## begin MATERIAL FOR THIS EXERCISE
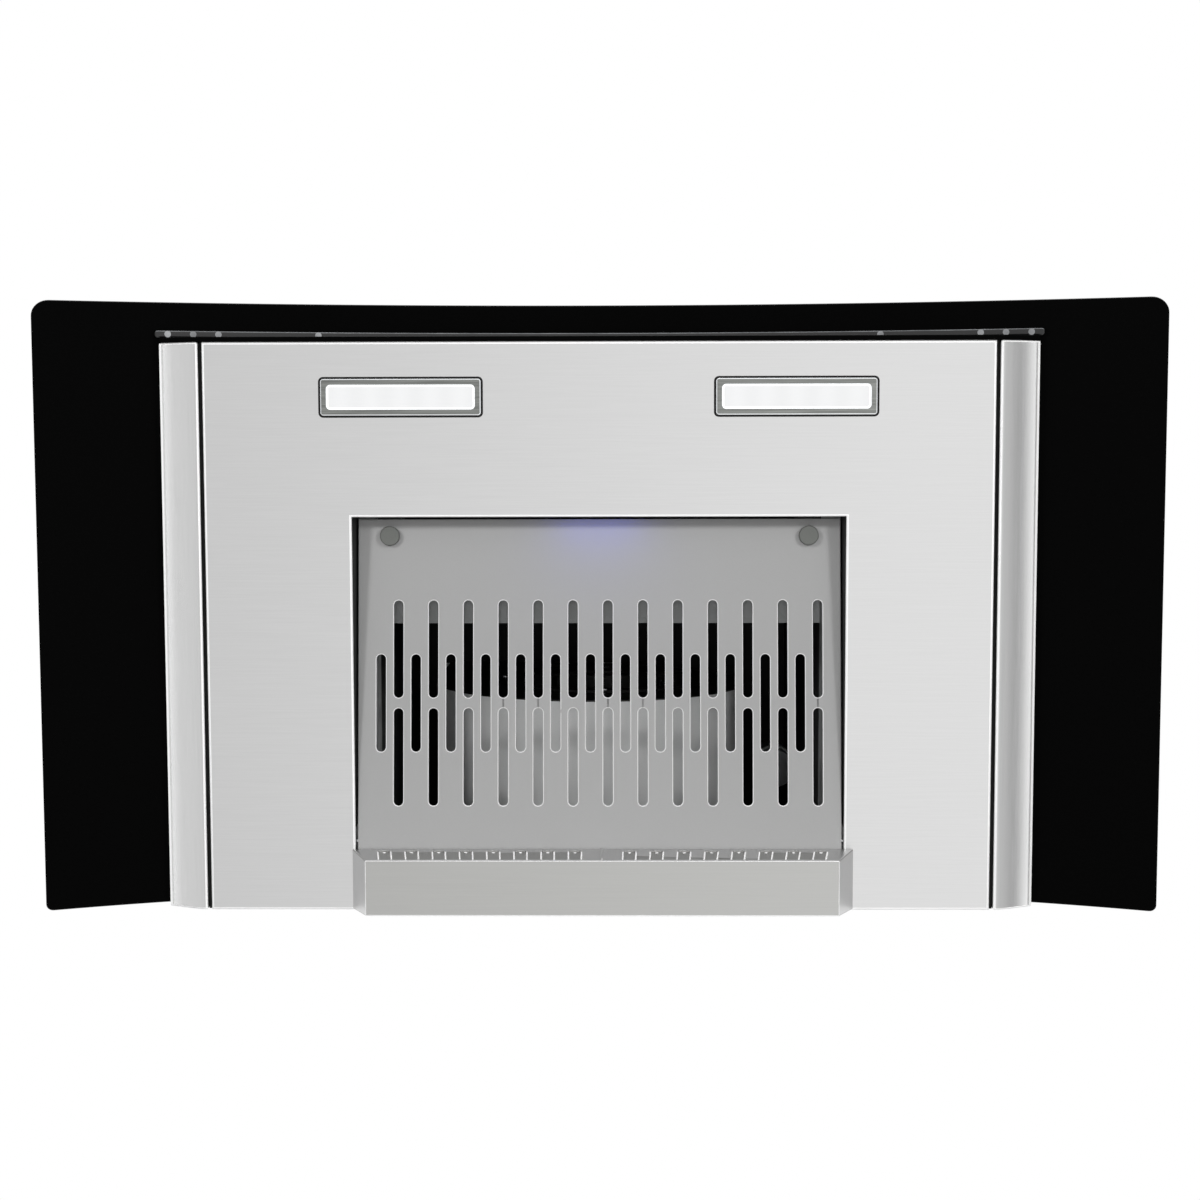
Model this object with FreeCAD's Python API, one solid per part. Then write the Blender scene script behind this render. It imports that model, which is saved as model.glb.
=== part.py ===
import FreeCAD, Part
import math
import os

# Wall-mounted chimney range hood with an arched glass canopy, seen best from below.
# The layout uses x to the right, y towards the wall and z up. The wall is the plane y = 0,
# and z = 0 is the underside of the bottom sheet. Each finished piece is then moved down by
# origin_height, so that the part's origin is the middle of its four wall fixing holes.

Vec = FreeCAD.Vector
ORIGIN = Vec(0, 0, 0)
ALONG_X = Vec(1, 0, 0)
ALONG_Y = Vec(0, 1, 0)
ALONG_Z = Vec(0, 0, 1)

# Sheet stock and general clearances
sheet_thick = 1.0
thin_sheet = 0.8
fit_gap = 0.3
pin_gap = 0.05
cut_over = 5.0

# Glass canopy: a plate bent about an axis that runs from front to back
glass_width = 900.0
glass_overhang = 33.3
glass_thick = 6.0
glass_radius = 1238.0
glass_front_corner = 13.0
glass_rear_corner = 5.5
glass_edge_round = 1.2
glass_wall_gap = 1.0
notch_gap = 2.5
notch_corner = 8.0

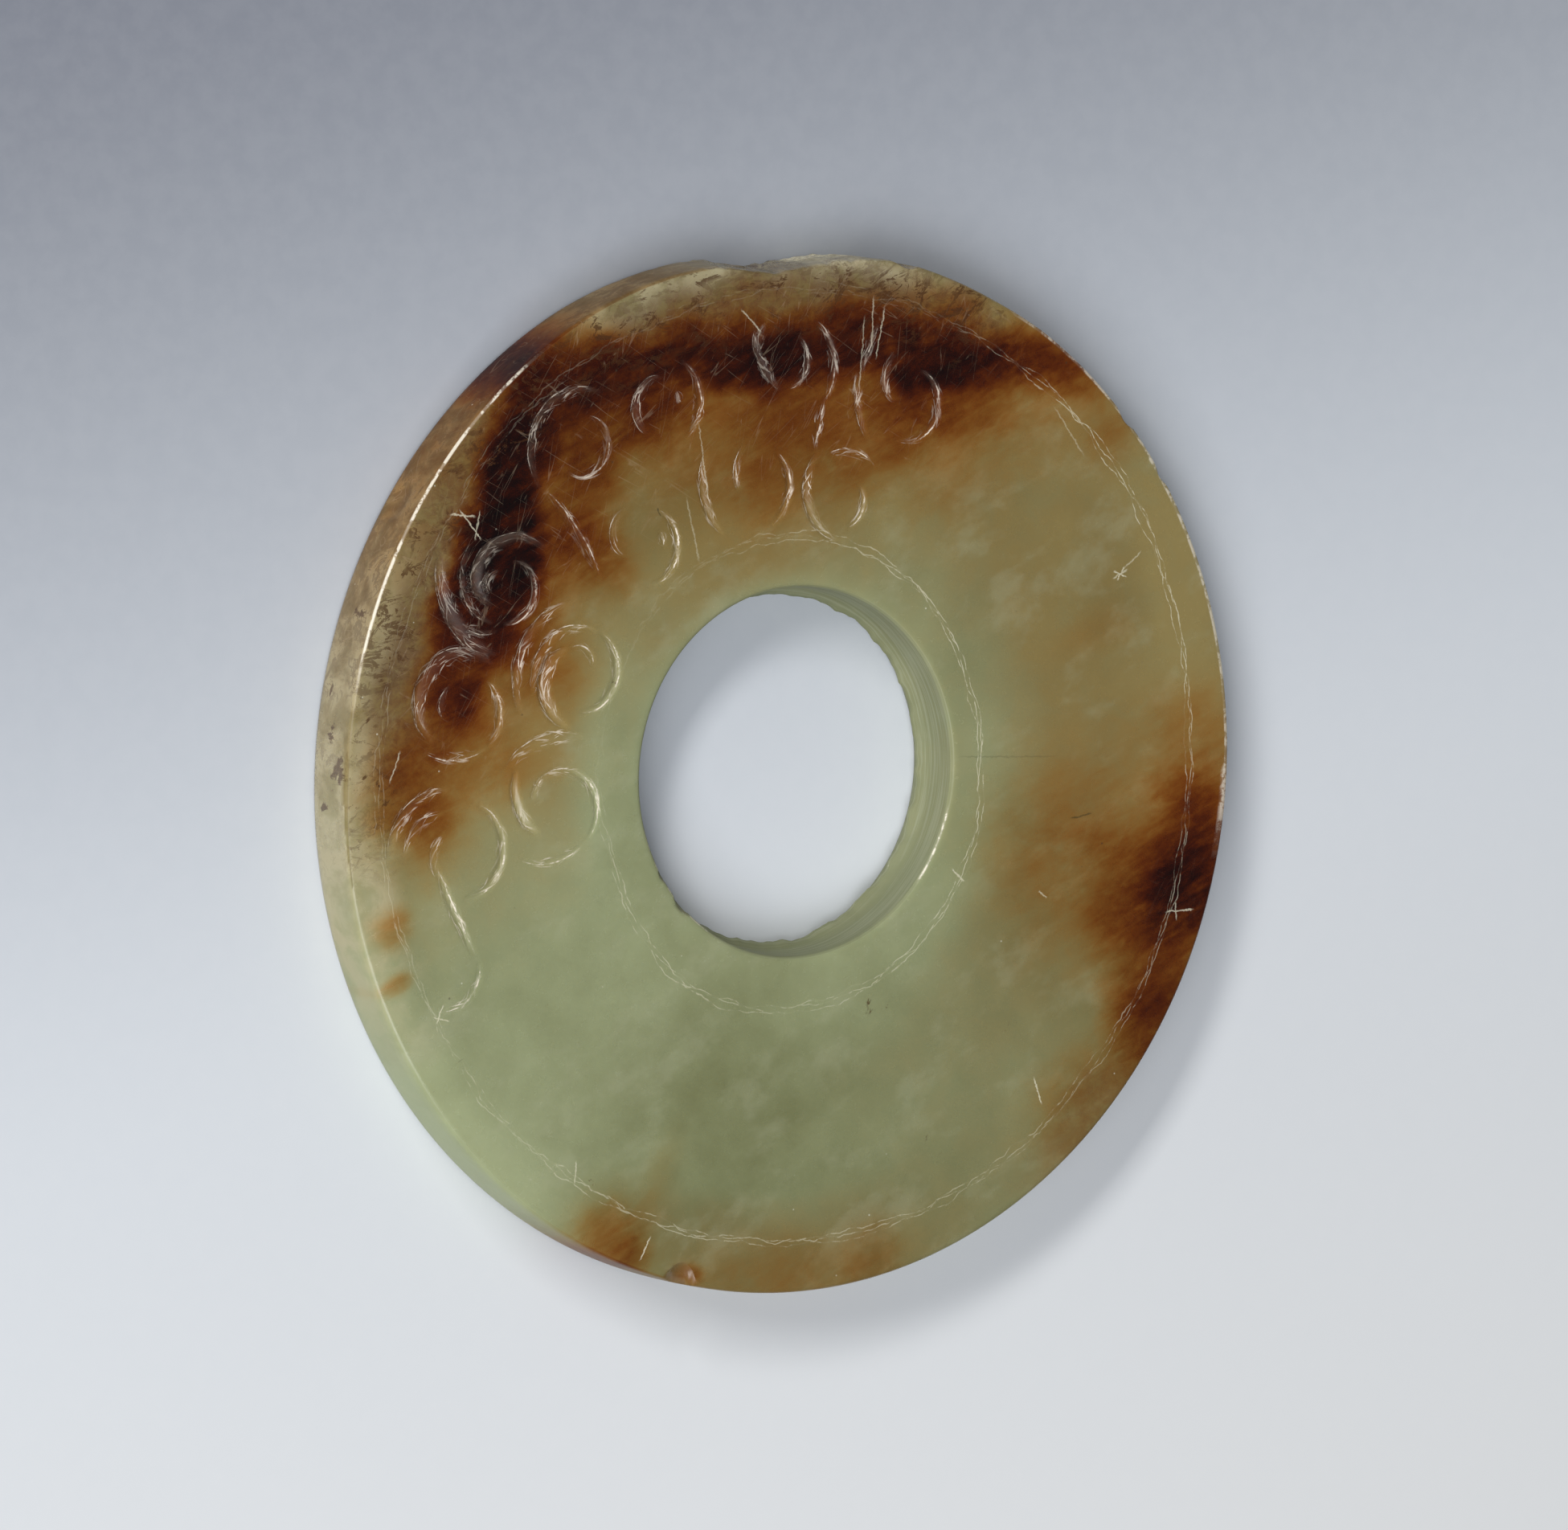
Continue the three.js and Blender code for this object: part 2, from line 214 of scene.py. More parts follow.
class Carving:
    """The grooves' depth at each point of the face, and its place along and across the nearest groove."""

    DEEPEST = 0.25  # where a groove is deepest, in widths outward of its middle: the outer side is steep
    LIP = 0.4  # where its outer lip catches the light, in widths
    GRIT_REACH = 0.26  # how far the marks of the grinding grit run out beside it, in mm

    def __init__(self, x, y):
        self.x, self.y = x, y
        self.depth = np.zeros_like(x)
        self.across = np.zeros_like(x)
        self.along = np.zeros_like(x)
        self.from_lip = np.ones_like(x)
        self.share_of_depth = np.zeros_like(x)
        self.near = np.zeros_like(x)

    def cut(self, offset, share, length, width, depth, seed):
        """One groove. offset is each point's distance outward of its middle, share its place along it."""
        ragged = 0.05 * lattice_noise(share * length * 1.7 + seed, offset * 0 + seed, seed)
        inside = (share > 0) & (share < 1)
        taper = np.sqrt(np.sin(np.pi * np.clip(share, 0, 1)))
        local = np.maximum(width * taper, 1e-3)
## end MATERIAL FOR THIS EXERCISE
# EXERCISE BRIEF
Will you return exactly the lines above from the one with "Continue the three.js" down to the one with "self.near = np.zeros_like(x)", counting both as part of the range?

# RESULT OF THIS TASK
Continue the three.js and Blender code for this object: part 2, from line 214 of scene.py. More parts follow.
class Carving:
    """The grooves' depth at each point of the face, and its place along and across the nearest groove."""

    DEEPEST = 0.25  # where a groove is deepest, in widths outward of its middle: the outer side is steep
    LIP = 0.4  # where its outer lip catches the light, in widths
    GRIT_REACH = 0.26  # how far the marks of the grinding grit run out beside it, in mm

    def __init__(self, x, y):
        self.x, self.y = x, y
        self.depth = np.zeros_like(x)
        self.across = np.zeros_like(x)
        self.along = np.zeros_like(x)
        self.from_lip = np.ones_like(x)
        self.share_of_depth = np.zeros_like(x)
        self.near = np.zeros_like(x)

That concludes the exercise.